## [Exercise aim]
Write each line exactly, from the line that holds "const place = new THREE.Group();" through the final line of the material, and no other line.

## [Stored records]

■ ■ ■ ■ ■ ■ ■

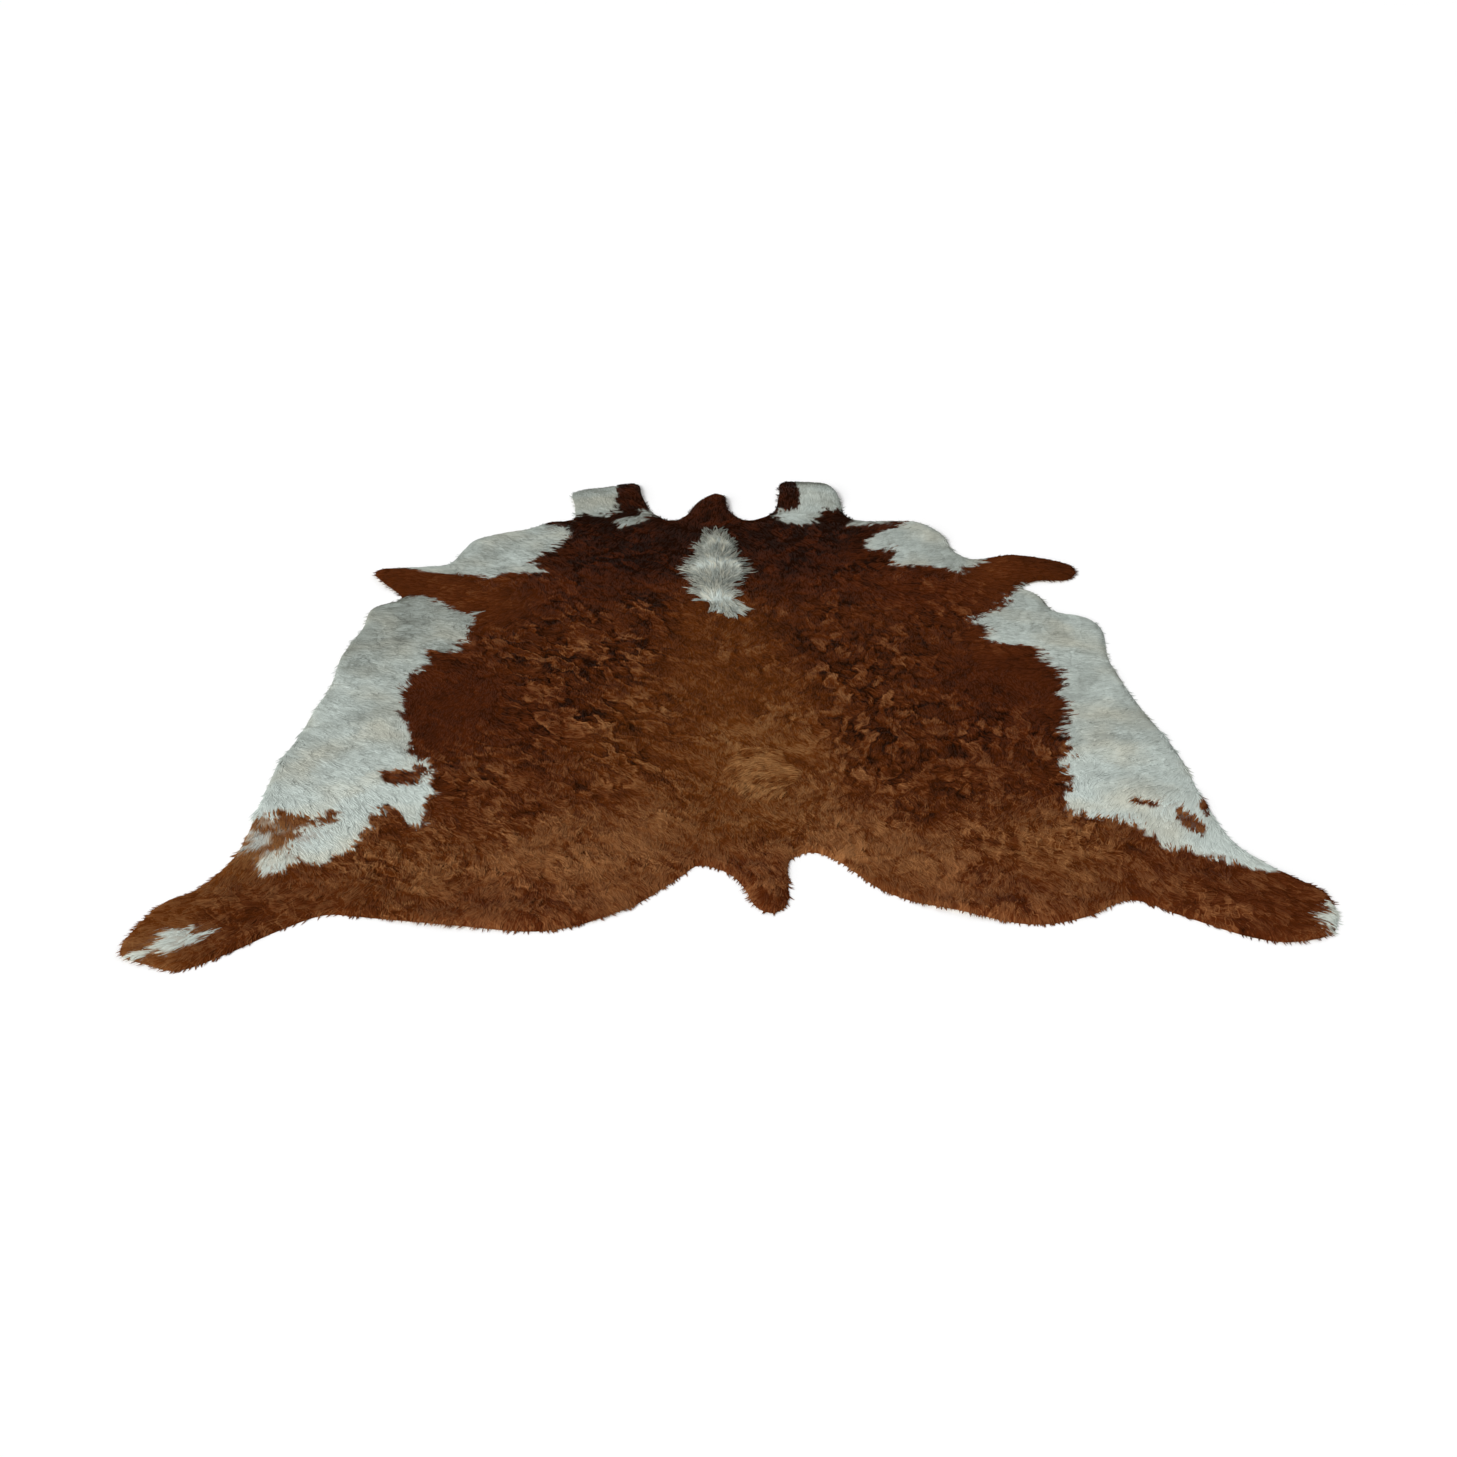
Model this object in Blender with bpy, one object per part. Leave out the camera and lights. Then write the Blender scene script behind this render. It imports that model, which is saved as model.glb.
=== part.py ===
"""A hair-on cattle hide laid out as a floor rug.

One tanned skin with its coat on, in metres. The frame lies on the floor: +X runs across the hide, to the right
as it is seen from the tail, +Y runs along the spine towards the neck, and +Z is up. The origin is on the floor
under the middle of the hide, half way across and half way along.

The hide is one slab. Its outline goes round the tail, the four legs, the belly edges, the two cheek flaps and
the poll, its underside lies on the floor but for a few low folds, and its top is as lumpy as the coat. The coat
ends at the rim in small locks.
"""

import math
from collections import namedtuple

import bmesh
import bpy
import numpy as np
from mathutils import Vector, geometry, noise

# Sizes of the skin and its coat
LEATHER = 0.0025
COAT = 0.0085
RIM_HEIGHT = 0.0030
RIM_SLOPE = 0.020
LOCK_PITCH = 0.028
LOCK_REACH = 0.007

# The coat's unevenness: each size of lump, and how far it raises and lowers the top. The curls are drawn out of
# line by the drift, so that they turn about each other as whorls of hair do.
CURL_SIZE = 0.085
CURL_HEIGHT = 0.0030
SWELL_SIZE = 0.26
SWELL_HEIGHT = 0.0016
DRIFT_SIZE = 0.17
DRIFT = 0.060

# Spacing of the points that the faces are drawn between
TOP_SPACING = 0.0312
UNDER_SPACING = 0.085
RIM_ROW = 0.013
CURVE_STEPS = 12

COAT_COLOUR = (0.105, 0.030, 0.010, 1.0)
COAT_ROUGHNESS = 0.62

# The outline's landmarks, round the hide from the tail by the left side and the neck to the right side
Landmark = namedtuple("Landmark", "name across along")
TAIL = (
    Landmark("tail tip", 0.054, -0.924),
    Landmark("tail side left", 0.012, -0.828),
    Landmark("tail root left", -0.014, -0.795),
    Landmark("tail notch left", -0.065, -0.768),
)
LEFT_RUMP = (
    Landmark("rump inner left", -0.103, -0.803),
    Landmark("rump slope left", -0.206, -0.898),
    Landmark("rump lower left", -0.338, -0.951),
    Landmark("rump bottom left", -0.502, -0.933),
    Landmark("rump outer left", -0.700, -0.887),
    Landmark("hock notch left", -0.750, -0.881),
)
LEFT_HIND_LEG = (
    Landmark("hind shin left", -0.832, -0.927),
    Landmark("hind cannon left", -0.906, -0.984),
    Landmark("hind heel left", -0.984, -1.026),
    Landmark("hind sole left", -1.038, -1.009),
    Landmark("hind toe left", -1.091, -0.978),
    Landmark("hind pastern left", -1.067, -0.869),
    Landmark("hind fetlock left", -1.042, -0.824),
    Landmark("hock left", -1.001, -0.797),
)
LEFT_BELLY = (
    Landmark("stifle left", -0.947, -0.696),
    Landmark("flank left", -0.933, -0.610),
    Landmark("belly rear left", -0.918, -0.400),
    Landmark("belly middle left", -0.886, -0.235),
    Landmark("belly fore left", -0.853, -0.054),
    Landmark("girth left", -0.836, 0.140),
    Landmark("elbow left", -0.809, 0.240),
    Landmark("elbow point left", -0.797, 0.342),
    Landmark("armpit left", -0.735, 0.388),
)
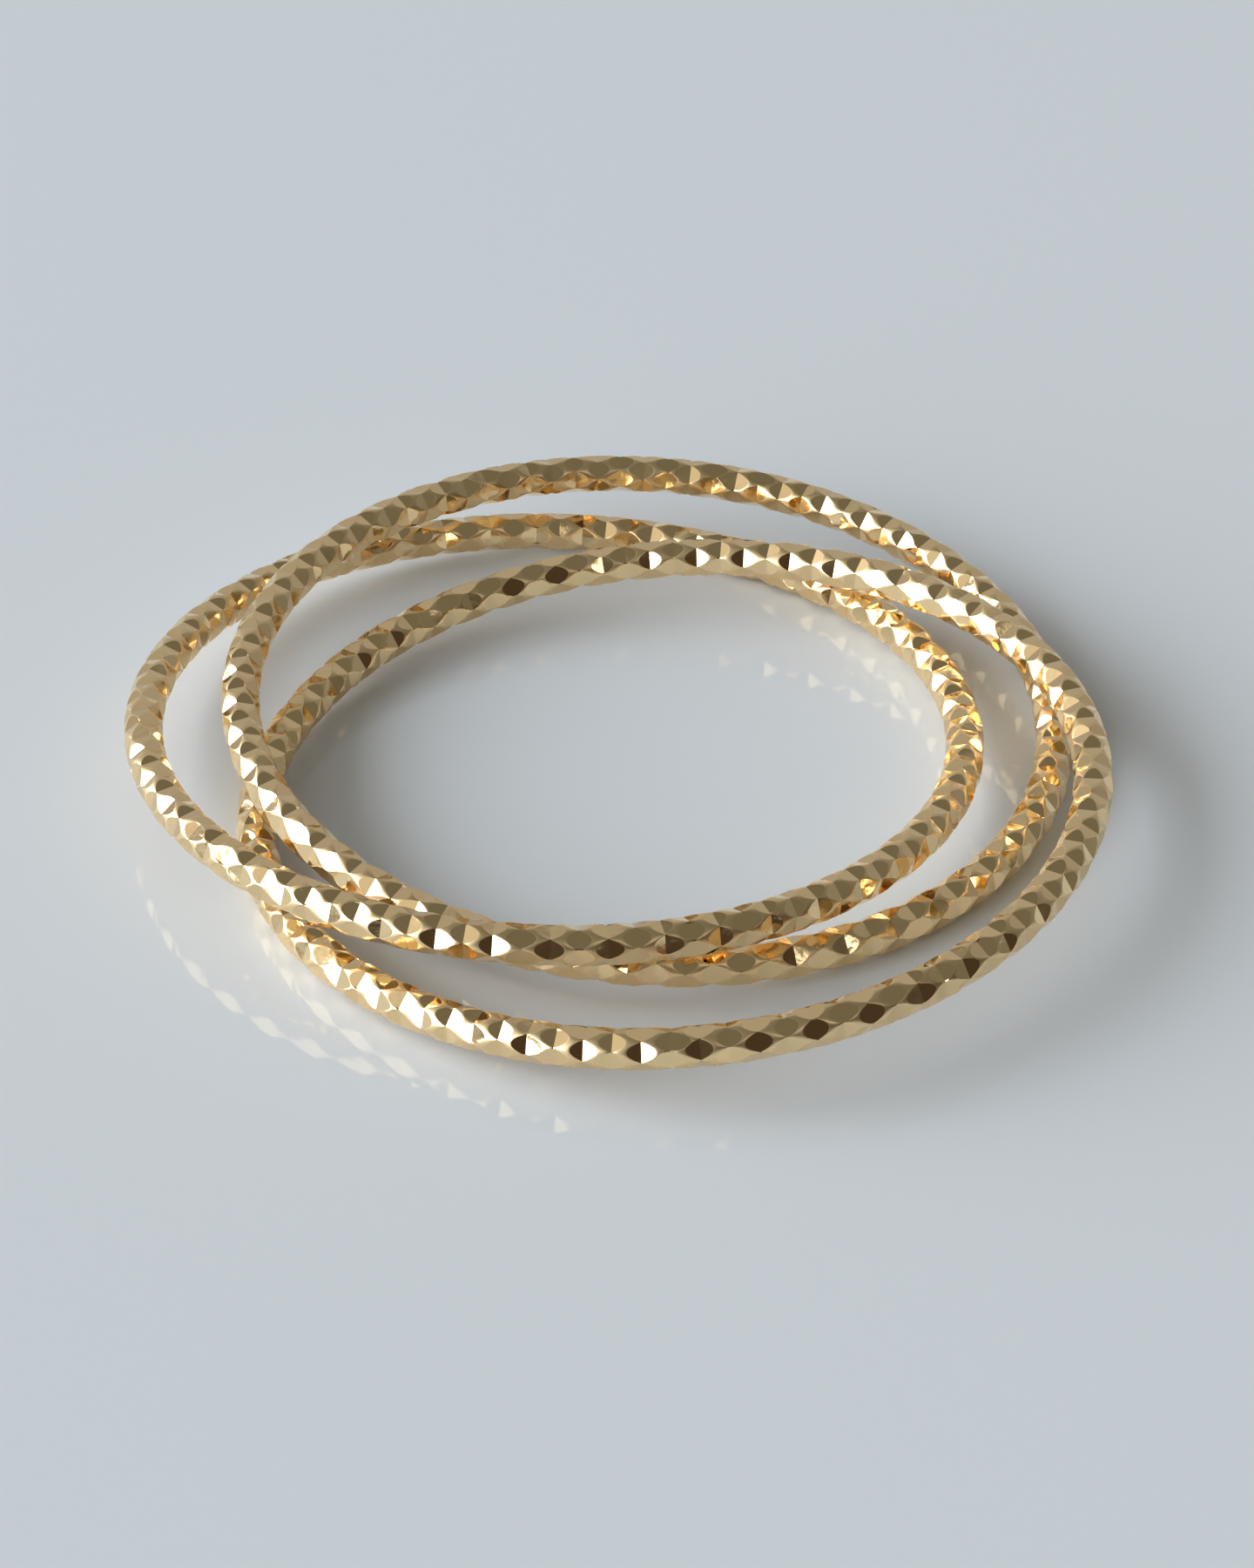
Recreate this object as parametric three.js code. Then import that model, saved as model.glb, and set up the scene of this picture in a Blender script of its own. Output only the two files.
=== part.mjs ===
// A ring of three thin gold bands, each linked through the other two and cut all over with small facets.
// It lies fanned out on a flat surface. Millimetres, +Z up, -Y towards the viewer.
// The origin is on the surface, under the middle of the ring.
import * as THREE from "three";

// Driving dimensions
const FINGER_DIAMETER = 17.2; // inside a band, a ring of 54 mm round the finger
const WIRE_DIAMETER = 0.9; // over the raised points of the wire
const NOTCHES_ROUND_BAND = 50; // shallow notches end to end in one row, the long way round the band
const ROWS_ROUND_WIRE = 12; // rows of notches round the wire, each half a notch on from its neighbours

// How each band lies. right and back place its middle, in millimetres from the origin. lean is its slope
// in degrees, and lifts says which side is the high one, counted in degrees from +X towards +Y.
// turn is how far the notches are turned about the band's own axis, and roll how far their rows are turned
// round the wire, both in degrees.
const BANDS = [
  { name: "front_band", right: 1.3, back: -1.58, lean: 4.4, lifts: 7, turn: 6.6, roll: -2 },
  { name: "left_band", right: -1.28, back: 0.83, lean: 4.35, lifts: 248, turn: 3.8, roll: -11 },
  { name: "back_band", right: 0.79, back: 1.59, lean: 4.45, lifts: 137, turn: 4.4, roll: -15 },
];

const WIRE_RADIUS = WIRE_DIAMETER / 2;
const BAND_RADIUS = FINGER_DIAMETER / 2 + WIRE_RADIUS; // to the middle of the wire
const HALF_NOTCHES = 2 * NOTCHES_ROUND_BAND;
const POINTS_PER_STEP = ROWS_ROUND_WIRE / 2; // every other row has a point at each half notch

const PALE_GOLD = { color: 0xd9bf8c, metalness: 1.0, roughness: 0.18 };

// The raised points stand in a staggered net on a torus round the Z axis: half notch number `along` holds
// the points of the even rows or of the odd rows, in turn.
function raisedPoints(rollAngle) {
  const points = [];
  for (let along = 0; along < HALF_NOTCHES; along++) {
    const roundBand = (along / HALF_NOTCHES) * 2 * Math.PI;
    for (let row = along % 2; row < ROWS_ROUND_WIRE; row += 2) {
      const roundWire = (row / ROWS_ROUND_WIRE) * 2 * Math.PI + rollAngle;
      const reach = BAND_RADIUS + WIRE_RADIUS * Math.cos(roundWire);
      const rise = WIRE_RADIUS * Math.sin(roundWire);
      points.push(reach * Math.cos(roundBand), reach * Math.sin(roundBand), rise);
    }
  }
  return points;
}

// The place of a raised point in the list, for any half notch and row: both run on past a full turn.
function pointNumber(along, row) {
  const step = (along + HALF_NOTCHES) % HALF_NOTCHES;
  const line = (row + ROWS_ROUND_WIRE) % ROWS_ROUND_WIRE;
  return step * POINTS_PER_STEP + Math.floor(line / 2);
}

// Each gap in the net is one notch, a lozenge with a raised point at its four corners. A straight crease
// from its upper to its lower corner lies deeper than the points, between two flat facets.
function notchedBand(rollAngle) {
  const facets = [];
  for (let along = 0; along < HALF_NOTCHES; along++) {
    for (let row = (along + 1) % 2; row < ROWS_ROUND_WIRE; row += 2) {
      const before = pointNumber(along - 1, row);
      const after = pointNumber(along + 1, row);
      const below = pointNumber(along, row - 1);
      const above = pointNumber(along, row + 1);
      facets.push(before, below, above);
      facets.push(after, above, below);
    }
  }
  const band = new THREE.BufferGeometry();
  band.setAttribute("position", new THREE.Float32BufferAttribute(raisedPoints(rollAngle), 3));
  band.setIndex(facets);
  return band;
}

// A band leans on the others: its low side rests on the surface and the far side is lifted. The place
// turns the slope to the side that lifts, so the band is turned back by as much before its own turn.
function layBand({ name, right, back, lean, lifts, turn, roll }) {
  const slopeAngle = THREE.MathUtils.degToRad(lean);
  const rollAngle = THREE.MathUtils.degToRad(roll);
  const band = new THREE.Mesh(notchedBand(rollAngle), new THREE.MeshStandardMaterial(PALE_GOLD));
  band.name = name;
  band.rotation.z = THREE.MathUtils.degToRad(turn - lifts);

  const slope = new THREE.Group();
  slope.rotation.y = -slopeAngle;
  slope.add(band);

  const place = new THREE.Group();
  place.rotation.z = THREE.MathUtils.degToRad(lifts);
  place.position.set(right, back, WIRE_RADIUS + BAND_RADIUS * Math.sin(slopeAngle));
  place.add(slope);
  return place;
}

const ring = new THREE.Group();
ring.name = "multi_band_ring";
for (const row of BANDS) {
  ring.add(layBand(row));
}

export default ring;
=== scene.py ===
import math

import bpy
import numpy as np
from mathutils import Matrix, Vector


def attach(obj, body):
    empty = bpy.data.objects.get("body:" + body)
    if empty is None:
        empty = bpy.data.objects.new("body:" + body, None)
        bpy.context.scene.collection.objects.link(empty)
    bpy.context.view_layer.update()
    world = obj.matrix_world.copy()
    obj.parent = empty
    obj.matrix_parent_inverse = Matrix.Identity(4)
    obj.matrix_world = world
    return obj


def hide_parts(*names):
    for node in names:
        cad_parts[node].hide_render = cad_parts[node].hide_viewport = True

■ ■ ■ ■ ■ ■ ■

## [The result]
  const place = new THREE.Group();
  place.rotation.z = THREE.MathUtils.degToRad(lifts);
  place.position.set(right, back, WIRE_RADIUS + BAND_RADIUS * Math.sin(slopeAngle));
  place.add(slope);
  return place;
}

const ring = new THREE.Group();
ring.name = "multi_band_ring";
for (const row of BANDS) {
  ring.add(layBand(row));
}

export default ring;
=== scene.py ===
import math

import bpy
import numpy as np
from mathutils import Matrix, Vector


def attach(obj, body):
    empty = bpy.data.objects.get("body:" + body)
    if empty is None:
        empty = bpy.data.objects.new("body:" + body, None)
        bpy.context.scene.collection.objects.link(empty)
    bpy.context.view_layer.update()
    world = obj.matrix_world.copy()
    obj.parent = empty
    obj.matrix_parent_inverse = Matrix.Identity(4)
    obj.matrix_world = world
    return obj


def hide_parts(*names):
    for node in names:
        cad_parts[node].hide_render = cad_parts[node].hide_viewport = True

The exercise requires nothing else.